Force GT, Samsung 830, Crucial M4 and the like, spec wise are quite a bit faster "supposedly" would the average user notice the difference, probably not, though they are quite a bit larger price wise. I can say 1 thing in OCZ case, thier firmware update process is pure crap, cannot have it set as an OS drive, cannot have it as a primary drive, which really defeats the purpose of using it as an OS drive now doesnt it.

Crucial and Corsair to my knowledge have much better FW updating methods, not that one usually needs to, but its nice that they are capable of doing so. Intel apprently has a very good way of doing this as well, not to mention they tweak thier FW quite well, but it costs you.
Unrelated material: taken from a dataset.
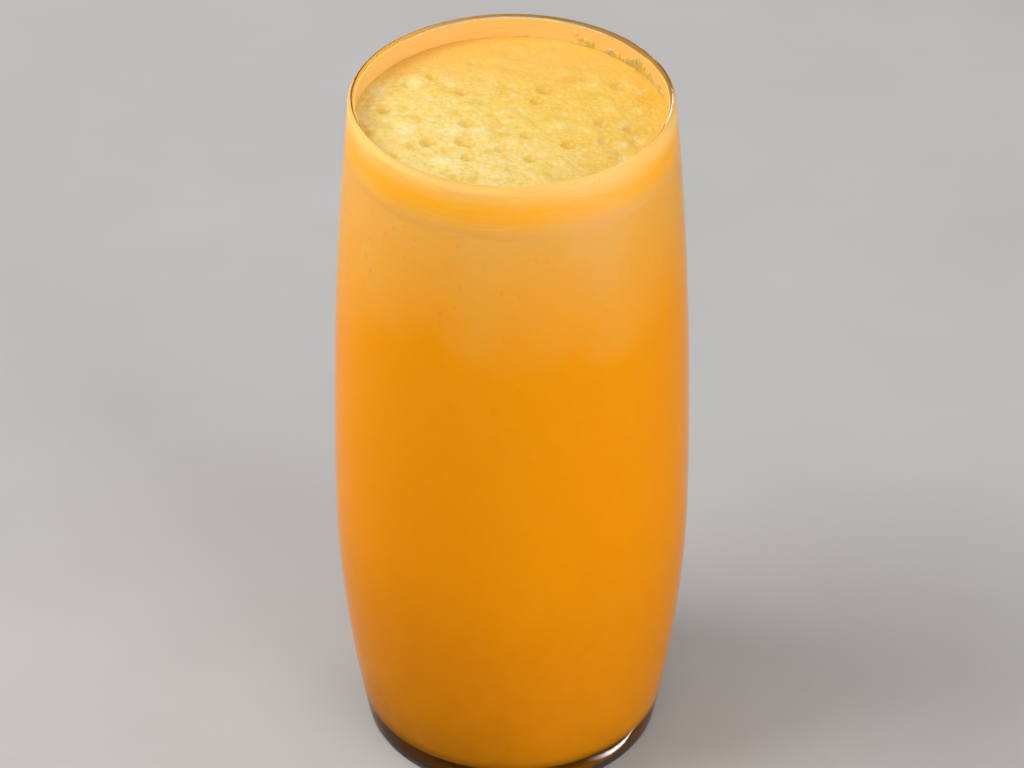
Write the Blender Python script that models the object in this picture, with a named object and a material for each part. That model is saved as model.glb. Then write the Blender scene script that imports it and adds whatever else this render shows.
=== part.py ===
"""A tall barrel-shaped tumbler filled with orange juice that carries a head of froth.

Metres, +Z up. The origin is the centre of the foot, on the surface that the tumbler stands on.
"""

import math
import random

import bmesh
import bpy

MM = 0.001

# Outside of the tumbler
HEIGHT = 150 * MM
BELLY_RADIUS = 35.8 * MM
BELLY_HEIGHT = 55 * MM
RIM_RADIUS = 31.5 * MM
FOOT_RADIUS = 29.8 * MM  # where the wall's curve would reach the table, were the heel not rounded
UPPER_CURVE = 2.2  # power of the sweep from belly to rim
LOWER_CURVE = 1.8  # power of the sweep from belly to foot
HEEL_RADIUS = 3 * MM

# Underside
FOOT_RING_INNER = 21 * MM
PUNT_DEPTH = 0.6 * MM
PUNT_RADIUS = 17 * MM

# Wall and floor of the bowl
RIM_WALL = 1.4 * MM
FLOOR_WALL = 2.4 * MM  # wall thickness that the taper reaches at table height
WALL_TAPER = 1.6
FLOOR_HEIGHT = 3 * MM
BOWL_CORNER_HEIGHT = 7 * MM
BOWL_SQUARENESS = 3  # power of the superellipse that rounds the bowl's floor into its wall

# Contents
GAP = 0.3 * MM
FROTH_LEVEL = 144.9 * MM
FROTH_DEPTH = 6 * MM
MENISCUS_RISE = 0.35 * MM
MENISCUS_WIDTH = 2.5 * MM

# Large open bubbles that stand out in the froth, as (x, y, radius) in mm
OPEN_BUBBLES = (
    (-24.8, 4.0, 1.5), (-23.2, -12.6, 1.3), (-16.1, -7.5, 1.7), (-9.6, 10.3, 1.4), (-8.8, -0.9, 1.5),
    (-9.7, -7.5, 1.3), (-8.2, -8.1, 1.3), (-8.4, -12.8, 1.4), (6.3, 11.3, 1.7), (4.8, 7.0, 1.3),
    (10.7, -8.5, 1.5), (17.3, -0.9, 1.6), (17.8, -6.8, 1.4), (22.6, -2.9, 1.5), (3.5, -13.4, 1.3),
    (-2.3, -10.1, 1.2), (2.9, -5.2, 1.3), (-15.5, 16.0, 1.2), (20.5, 12.5, 1.4), (-20.4, 13.1, 1.2),
)
PIT_DEPTH = 0.5  # of an open bubble's radius

# Low swells over the bubbles that lie deeper
SWELL_SEED = 11
SWELL_COUNT = 48
SWELL_RADII = (1.8 * MM, 3.4 * MM)
SWELL_HEIGHT = 0.16  # of a swell's radius
SWELL_MARGIN = 1.2 * MM  # clear ring between the swells and the wall
BUBBLE_SPACING = 0.8  # least distance between two bubbles, as a share of their radii added up

# Fineness of the faceted solids
SEGMENTS = 64
UPPER_STEPS = 6
LOWER_STEPS = 4
HEEL_STEPS = 5
RIM_STEPS = 4
CORNER_STEPS = 7
FROTH_RINGS = 30


def outer_radius(height):
    """Radius of the outside: two parabola-like sweeps that share their widest point, the belly."""
    if height > BELLY_HEIGHT:
        share = (height - BELLY_HEIGHT) / (HEIGHT - BELLY_HEIGHT)
        return BELLY_RADIUS - (BELLY_RADIUS - RIM_RADIUS) * share**UPPER_CURVE
    share = (BELLY_HEIGHT - height) / BELLY_HEIGHT
    return BELLY_RADIUS - (BELLY_RADIUS - FOOT_RADIUS) * share**LOWER_CURVE


def wall_thickness(height):
    """Thickness of the wall, thinnest at the rim and fuller towards the floor."""
    return RIM_WALL + (FLOOR_WALL - RIM_WALL) * (1 - height / HEIGHT) ** WALL_TAPER


def inner_radius(height):
    return outer_radius(height) - wall_thickness(height)


def outer_slope(height):
    """How fast the outside widens with height."""
    step = 0.1 * MM
    return (outer_radius(height + step) - outer_radius(height)) / step


def spaced(low, high, steps):
    """steps + 1 evenly spaced values from low to high."""
    return [low + (high - low) * i / steps for i in range(steps + 1)]


def bowl_corner():
    """The bowl's floor from its centre out to the wall: (radius, height) along a superellipse."""
    points = []
    for angle in spaced(0, math.pi / 2, CORNER_STEPS):
        rise = 1 - math.cos(angle) ** (2 / BOWL_SQUARENESS)
        height = FLOOR_HEIGHT + BOWL_CORNER_HEIGHT * rise
        reach = math.sin(angle) ** (2 / BOWL_SQUARENESS)
        points.append((inner_radius(height) * reach, height))
    return points


def bowl_wall(top):
    """The bowl's wall from the end of its rounded floor up to the height top."""
    heights = spaced(FLOOR_HEIGHT + BOWL_CORNER_HEIGHT, top, UPPER_STEPS + 1)
    return [(inner_radius(height), height) for height in heights[1:]]


def rim_bead(foot_of_bead):
    """The rounded lip, from the inside over the top to the outside."""
    middle = (inner_radius(foot_of_bead) + outer_radius(foot_of_bead)) / 2
    half_wall = wall_thickness(foot_of_bead) / 2
    points = []
    for angle in spaced(math.pi, 0, RIM_STEPS)[1:-1]:
        radius = middle + half_wall * math.cos(angle)
        points.append((radius, foot_of_bead + half_wall * math.sin(angle)))
    return points


def heel():
    """The rounded heel, from the foot of the wall in to the flat ring that stands on the table."""
    height = HEEL_RADIUS
    for _ in range(8):  # settles where the arc and the sloping wall share a tangent
        tilt = math.atan(outer_slope(height))
        height = HEEL_RADIUS * (1 - math.sin(tilt))
    centre = outer_radius(height) - HEEL_RADIUS * math.cos(tilt)
    points = []
    for angle in spaced(-tilt, -math.pi / 2, HEEL_STEPS):
        radius = centre + HEEL_RADIUS * math.cos(angle)
        points.append((radius, HEEL_RADIUS * (1 + math.sin(angle))))
    return points


def turned(name, profile):
    """A solid of revolution from (radius, height) points that end down the outside."""
    mesh = bpy.data.meshes.new(name)
    corners = [(radius, 0, height) for radius, height in profile]
    edges = [(i, i + 1) for i in range(len(corners) - 1)]
    mesh.from_pydata(corners, edges, [])
    body = bpy.data.objects.new(name, mesh)
    bpy.context.scene.collection.objects.link(body)
    screw = body.modifiers.new("turn", "SCREW")
    screw.axis = "Z"
    screw.steps = SEGMENTS
    screw.render_steps = SEGMENTS
    screw.use_merge_vertices = True
    screw.merge_threshold = 0.00001
    screw.use_smooth_shade = True
    return body


def make_tumbler():
    """Clear glass: a thin floor with a shallow punt below, a rounded heel and a fine lip."""
    foot_of_bead = HEIGHT - RIM_WALL / 2
    inside = bowl_corner() + bowl_wall(foot_of_bead)
    upper = spaced(foot_of_bead, BELLY_HEIGHT, UPPER_STEPS)
    lower = spaced(BELLY_HEIGHT, heel()[0][1], LOWER_STEPS)
    outside = [(outer_radius(height), height) for height in upper + lower[1:-1]]
    underside = [(FOOT_RING_INNER, 0), (PUNT_RADIUS, PUNT_DEPTH), (0, PUNT_DEPTH)]
    return turned("tumbler", inside + rim_bead(foot_of_bead) + outside + heel() + underside)


def inset(profile, distance):
    """The profile moved into the bowl by distance, square to itself. Its first point is on the axis."""
    moved = []
    for i, (radius, height) in enumerate(profile):
        before = profile[max(i - 1, 0)]
        after = profile[min(i + 1, len(profile) - 1)]
        run = after[0] - before[0]
        rise = after[1] - before[1]
        length = math.hypot(run, rise)
        shift = 0 if i == 0 else distance * rise / length
        lift = distance if i == 0 else distance * run / length
        moved.append((radius - shift, height + lift))
    return moved


def make_juice():
    """The juice below the froth, a hair clear of the bowl."""
    top = FROTH_LEVEL - FROTH_DEPTH - GAP
    side = inset(bowl_corner() + bowl_wall(top), GAP)
    side[-1] = (inner_radius(top) - GAP, top)
    return turned("juice", [(0, top)] + side[::-1])


def open_bubbles():
    """The open bubbles as (x, y, radius, height at the middle), pits below the froth's level."""
    return [(x * MM, y * MM, radius * MM, -PIT_DEPTH * radius * MM) for x, y, radius in OPEN_BUBBLES]


def with_swells(bubbles, reach):
    """The bubbles and, clear of them, seeded swells that rise above the froth's level."""
    draw = random.Random(SWELL_SEED)
    found = list(bubbles)
    while len(found) < len(bubbles) + SWELL_COUNT:
        radius = draw.uniform(*SWELL_RADII)
        away = (reach - SWELL_MARGIN - radius) * math.sqrt(draw.random())
        turn = 2 * math.pi * draw.random()
        x = away * math.cos(turn)
        y = away * math.sin(turn)
        if all(math.dist((x, y), b[:2]) > BUBBLE_SPACING * (radius + b[2]) for b in found):
            found.append((x, y, radius, SWELL_HEIGHT * radius))
    return found


def froth_relief(x, y, reach, bubbles):
    """Height of the froth above its level: the climb at the wall, the open bubbles and the swells."""
    to_wall = max(reach - math.hypot(x, y), 0)
    height = MENISCUS_RISE * math.exp(-((to_wall / MENISCUS_WIDTH) ** 2))
    for bubble_x, bubble_y, radius, rise in bubbles:
        share = math.dist((x, y), (bubble_x, bubble_y)) / radius
        if share < 1:
            height += rise * (1 - share**2)
    return height


def hex_disc(mesh, radius, rings):
    """A flat disc of even triangles: ring k has 6k corners. Returns its rings of corners."""
    found = [[mesh.verts.new((0, 0, 0))]]
    for k in range(1, rings + 1):
        away = radius * k / rings
        turns = [2 * math.pi * i / (6 * k) for i in range(6 * k)]
        found.append([mesh.verts.new((away * math.cos(t), away * math.sin(t), 0)) for t in turns])
    for k in range(1, rings + 1):
        inner = found[k - 1]
        outer = found[k]
        for sector in range(6):
            for i in range(k):
                here = outer[sector * k + i]
                ahead = outer[(sector * k + i + 1) % (6 * k)]
                below = inner[(sector * (k - 1) + i) % len(inner)]
                mesh.faces.new((here, ahead, below))
                if i < k - 1:
                    below_ahead = inner[(sector * (k - 1) + i + 1) % len(inner)]
                    mesh.faces.new((ahead, below_ahead, below))
    return found


def make_froth():
    """The head of froth: a disc with bubbled relief on top, a hair clear of the wall and the juice."""
    reach = inner_radius(FROTH_LEVEL) - GAP
    bottom = FROTH_LEVEL - FROTH_DEPTH
    bubbles = with_swells(open_bubbles(), reach)
    mesh = bmesh.new()
    rings = hex_disc(mesh, reach, FROTH_RINGS)
    for corner in [corner for ring in rings for corner in ring]:
        corner.co.z = FROTH_DEPTH + froth_relief(corner.co.x, corner.co.y, reach, bubbles)
    edge = rings[-1]
    widening = (inner_radius(bottom) - GAP) / reach
    foot = [mesh.verts.new((c.co.x * widening, c.co.y * widening, 0)) for c in edge]
    for i, corner in enumerate(edge):
        after = (i + 1) % len(edge)
        mesh.faces.new((corner, foot[i], foot[after], edge[after]))
    mesh.faces.new(foot[::-1])
    data = bpy.data.meshes.new("froth")
    mesh.to_mesh(data)
    mesh.free()
    data.shade_smooth()
    data.set_sharp_from_angle(angle=math.radians(50))
    body = bpy.data.objects.new("froth", data)
    bpy.context.scene.collection.objects.link(body)
    body.location.z = bottom
    return body


def finish(body, colour, roughness, transmission=0.0):
    """Gives the object its own Principled material."""
    material = bpy.data.materials.new(body.name)
    material.use_nodes = True
    shader = material.node_tree.nodes["Principled BSDF"]
    shader.inputs["Base Color"].default_value = (*colour, 1)
    shader.inputs["Roughness"].default_value = roughness
    shader.inputs["Metallic"].default_value = 0
    shader.inputs["Transmission Weight"].default_value = transmission
    shader.inputs["IOR"].default_value = 1.5
    body.data.materials.append(material)


def main():
    for old in list(bpy.data.objects):
        bpy.data.objects.remove(old, do_unlink=True)
    stand = bpy.data.objects.new("glass_of_juice", None)
    bpy.context.scene.collection.objects.link(stand)
    tumbler = make_tumbler()
    juice = make_juice()
    froth = make_froth()
    finish(tumbler, (0.95, 0.97, 0.97), 0.03, transmission=1.0)
    finish(juice, (0.82, 0.30, 0.01), 0.3)
    finish(froth, (0.95, 0.62, 0.16), 0.55)
    for body in (tumbler, juice, froth):
        body.parent = stand


main()
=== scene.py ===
import math
import random

import bmesh
import bpy
import numpy as np
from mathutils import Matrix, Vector


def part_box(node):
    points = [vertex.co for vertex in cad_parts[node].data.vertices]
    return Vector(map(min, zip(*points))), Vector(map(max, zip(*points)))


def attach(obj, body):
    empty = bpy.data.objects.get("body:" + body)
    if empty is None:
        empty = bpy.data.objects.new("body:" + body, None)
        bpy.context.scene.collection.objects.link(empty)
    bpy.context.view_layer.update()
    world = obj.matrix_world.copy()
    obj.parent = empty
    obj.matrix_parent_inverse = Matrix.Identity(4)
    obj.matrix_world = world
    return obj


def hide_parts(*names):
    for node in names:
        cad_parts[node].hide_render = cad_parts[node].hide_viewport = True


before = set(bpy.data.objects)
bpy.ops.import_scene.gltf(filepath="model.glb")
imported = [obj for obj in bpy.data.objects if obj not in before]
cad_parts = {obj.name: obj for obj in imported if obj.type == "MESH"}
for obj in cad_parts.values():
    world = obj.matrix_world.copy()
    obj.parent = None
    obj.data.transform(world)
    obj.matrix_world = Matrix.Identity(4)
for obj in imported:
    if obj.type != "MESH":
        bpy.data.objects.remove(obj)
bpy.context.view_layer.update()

MM = 0.001

# The tumbler's turned profile, with the same driving sizes as the solid
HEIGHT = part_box("tumbler")[1][2]
BELLY_RADIUS = 35.8 * MM
BELLY_HEIGHT = 55 * MM
RIM_RADIUS = 31.5 * MM
FOOT_RADIUS = 29.8 * MM
UPPER_CURVE = 2.2
LOWER_CURVE = 1.8
HEEL_RADIUS = 3 * MM
FOOT_RING_INNER = 21 * MM
PUNT_DEPTH = 0.6 * MM
PUNT_RADIUS = 17 * MM
RIM_WALL = 1.4 * MM
FLOOR_WALL = 2.4 * MM
WALL_TAPER = 1.6
FLOOR_HEIGHT = 3 * MM
BOWL_CORNER_HEIGHT = 7 * MM
BOWL_SQUARENESS = 3

# Contents
FROTH_LEVEL = 144.9 * MM
FROTH_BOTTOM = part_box("froth")[0][2]
FROTH_SINK = 0.1 * MM  # how far the finer froth and the bubble skins lie below that level
INTO_WALL = 0.15 * MM  # how far the contents reach into the glass, so that no air shows between
CAD_GAP = 0.3 * MM  # between the solids, used to draw the swells where the solid has them
MENISCUS_RISE = 0.35 * MM
MENISCUS_WIDTH = 2.5 * MM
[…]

Far as the ram regard, I was just using it as an example, most folks will leave it on AUTO, it wont be clocked properly, sometimes the motherboard overvolts them, bad airflow, or even the ram makers themselves use very poorly made/mounted heatsinks, I was just saying, Generally, SSD(beyond controller issues) usually give out mostly due to user error, i.e filling the drive within 1% of its capacity, making them run real hot because " they dont need active airflow they run much cooler" or constantly benching them to see if thier speed is correct etc. Treat them the way they are designed an MOST times, they will last as long as they should, there is always freak occurences afterall.
 
i have 3 of the new intel 520 drives, 3 weeks running without 1 problem and theyre fast

its still on the early side but it seems intel's sandforce firmware is pretty solid
 
Thank you guys for your input! I think I will go with Intel 320. It will me anyway much faster than my standard hard drives and I need it only for system and programs to start and respond faster.